### WHAT YOU NEED TO DO
Your answer must consist solely of the number of lines that contain the word "parts".

==========

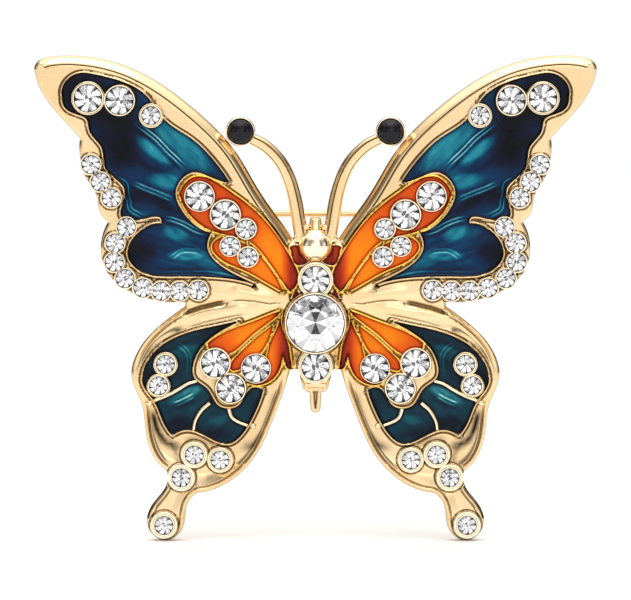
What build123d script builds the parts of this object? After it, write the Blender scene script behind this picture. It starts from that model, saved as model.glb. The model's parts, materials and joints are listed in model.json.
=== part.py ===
from build123d import *
import os

# Butterfly brooch: one plated casting with enamelled cells and set crystals, and a hinged pin
# with a turning safety catch on its back.
# Millimetres. X runs across the wings, +Z is up as worn, and the face looks along -Y.
# The origin is the middle of the closed pin stem, on the butterfly's plane of symmetry.
# Outlines give the +X half, as (distance from the middle, height); the other half is mirrored.

os.makedirs("parts", exist_ok=True)

# Depths, each a height above the casting's flat back
STEM_STANDOFF = 2.6
CELL_FLOOR = 1.2
ENAMEL_TOP = 1.7
LAND_TOP = 2.0
CUP_TOP = 2.5
TIP_CUP_TOP = 2.1
BODY_CUP_TOP = 3.6
CENTRE_CUP_TOP = 4.2
GIRDLE_BELOW_RIM = 0.1

# Round stones: radius of the girdle
SMALL = 0.95
MEDIUM = 1.45
CENTRE = 3.05
TIP = 1.33
GLUE_GAP = 0.03
GIRDLE_THICKNESS = 0.05
PAVILION_SHARE = 0.78
CROWN_SHARE = 0.36
TABLE_SHARE = 0.55
DOME_RISE = 0.85
DOME_RADIUS = (TIP**2 + DOME_RISE**2) / (2 * DOME_RISE)

# Head, antennae and the tail of the body
HEAD_Z = -3.25
HEAD_RADIUS = 1.66
HEAD_CENTRE_HEIGHT = 2.3
ANTENNA_RADIUS = 0.72
ANTENNA_HEIGHT = 1.0
TAIL_TOP = 2.4

# Pin stem and its hinge
HINGE_X = -15.0
STEM_RADIUS = 0.35
STEM_HALF_LENGTH = 12.0
STEM_ROOT_RADIUS = 0.45
STEM_CATCH_RADIUS = 0.31
STEM_TAPER_X = 16.9
STEM_TIP_X = 19.4
STEM_POINT_RADIUS = 0.04
EYE_RADIUS = 0.9
EYE_HALF_WIDTH = 0.6
EYE_HOLE_RADIUS = 0.4
RIVET_RADIUS = 0.35
RIVET_HEAD_RADIUS = 0.6
RIVET_HEAD_THICKNESS = 0.25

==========

### EXERCISE RESPONSE
2